Lotniska, blog a trening

Blog
Jak zwykle tyle się dziej że nie ma chwili usiąść i zapisać cokolwiek na swoim blogu.
No ale dzięki wspanialej organizacji lotniska w warszawie mam od groma czasu :)
A więc najpierw opowiem o tym cudownym przeżyciu.
Człowiek ma bilet i jest szczęśliwy :)
Że leci lotem to odprawił się w domu na 24 godz przed lotem :)
Przejeżdża na lotnisko ma malusia kolejkę żeby zdać bagaż w bag drop. Gęba mu się śmieje że obok takie kolejki do odprawy:)
No ale jeszcze kontralta bagażu podręcznego.
Niestety nie do przejścia żeby zdarzyć zanim zamkną bramkę. A dlaczego tak wcześnie zamknęli bramkę no bo było mało pasażerów i tylko jeden się nie zgłosił a odlot trzeba przyspieszyć bo inne samoloty czekają :) (wiec szybciej niż czekać jest wywalić jego bagaż i kazać go szukać po całym lotnisku - współczuję ludziom nieznającego polskiego na tym lotnisku bo przejście przez korytarze i bramki z napisami wstęp tylko dla obsługi albo brak wstępu nie jest chyba niczym normalnym)
Wiec wyniosłem cena lekcje na przyszłość:) Dużo wcześniej na lotnisku !
No a teraz zmiana biletu na inny oczywiście tak żeby było jak najtaniej i co się okazuje najtaniej kosztuje zmiana na następny dzień o tej samej godzinie. Okej ale tu dostaje dobre rady jak omijać kolejki wykorzystując znajomość terenu po poszukiwaniach bagażu . Ta wiedza jest bezcenna okazuje się że można na tym lotnisku przedostać się szybciej przez te kolejki tylko trzeba to robić slalomem trochę tu trochę tam i najlepiej udawać pracownika lotu :) Tak jak przy przechodniu przez drzwi tylko dla personelu :))) Zaznaczam że wiedza dotyczy omijania kolejek nie samej kontroli!!!!

To co ja mam, powinienem tu napisać?

A może to że czasu na trening nie wystarcza wiec nie ma co tu pisać :(
Może wiec coś z wiedzy treningowej?
Co jest najważniejsze w treningu?
Po pierwsze chęci po drugie realizowanie planu (konsekwencja )
Tak tylko z tym planem trzeba uważać bo pan musi być dobry czyli dopasowany do nas.

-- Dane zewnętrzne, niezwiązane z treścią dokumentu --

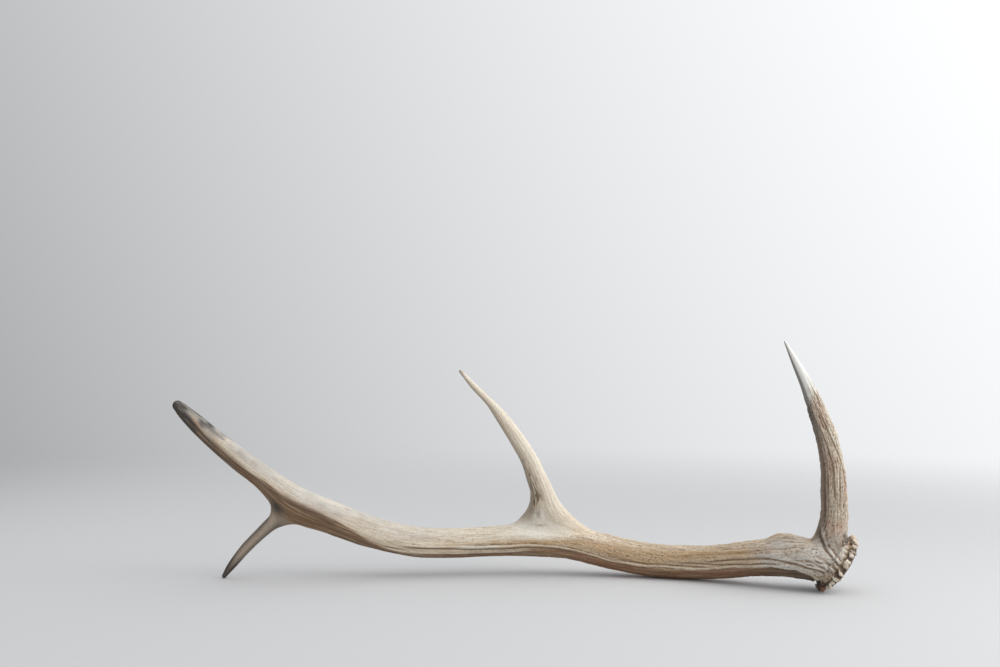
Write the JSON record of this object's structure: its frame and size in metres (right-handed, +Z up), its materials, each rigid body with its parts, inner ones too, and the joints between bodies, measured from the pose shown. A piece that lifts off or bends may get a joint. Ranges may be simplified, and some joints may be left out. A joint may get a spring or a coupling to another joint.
{
  "type": "deer antler",
  "caption": "Shed red deer antler lying on a surface: bowed beam with beaded burr, brow tine, trez tine, long top tine and short back tine.",
  "frame": {"origin": "middle of the bounding box, on the surface the antler lies on", "axes": "+X along the antler from its tips to its burr, +Y away from the hollow side of its bow, +Z up"},
  "size_m": [0.712, 0.1714, 0.2575],
  "materials": {
    "lower_beam": "rough ridged antler, tan with a grey pitted base and cream beads",
    "brow_tine": "grooved grey-brown antler, polished ivory at the tip",
    "trez_tine": "fine-grooved cream antler with brown flecks",
    "upper_beam": "weathered cream and tan antler, brown beneath",
    "top_tine": "smooth grey-tan antler, dark at the tip",
    "back_tine": "smooth grey-brown antler, nearly black at the tip"
  },
  "bodies": {
    "root": {"lower_beam": "lower_beam", "brow_tine": "brow_tine", "trez_tine": "trez_tine", "upper_beam": "upper_beam", "top_tine": "top_tine", "back_tine": "back_tine"}
  },
  "joints": []
}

Nie ma sensu realizować planu który nie jest odpowiedni dla nas. Czyli jeśli plan nie przynosi zamierzonych efektów trzeba jak najszybciej rozpocząć jego zmianę tylko że zmiana powinna być stopniowa i łagodna.
Wiem że dużo pytań może tu powstać więc:
Trzeba rozumieć swój plan treningowy jeśli w danym okresie pracujemy nad danym elementem to do analizy należy skupić uwagę czy naprawdę ten trening działa na ta jednostkę czy nie. Jak nie to trzeba coś zmieniać. Ale nie oczekujmy że jak pracujemy nad poprawa jednego to że wszystko się poprawi. Czyli kolejna kwestia jest tak podzielenie okresu przygotowawczego zęby w odpowiednim momencie pracować nad właściwym elementem naszego przygotowania.
Ja jestem tez zdania ze w danym okresie możemy koncentrować się tylko na jednym elemencie ale nie znaczy ze innych nie ćwiczymy ( ćwiczymy tylko lżej jako wypoczynek ). Jestem tez zdania ze powinno się pracować jak najwięcej nad tymi elementami które są najsłabsze i regularnie rozwijać te elementy które są nasza mocna strona.
Metod treningowych danego elementu jest bardzo wiele wiec do każdego da się dopasować coś co daje efekty czasami tylko trzeba się zastanowić czy te efekty są tak szybkie jak powinny być czy może jest jakaś skuteczniejsza metoda pracy. Pamiętajmy przy tym że lepsze często jest wrogiem dobrego. Jeśli dana metoda daje zakładane postępy to niema sensu jej zmieniać i testować kolejnej tylko trochę popracujmy tą metoda aż wyciśniemy z niej wszystko co się dało po czym zmienimy ją na inna.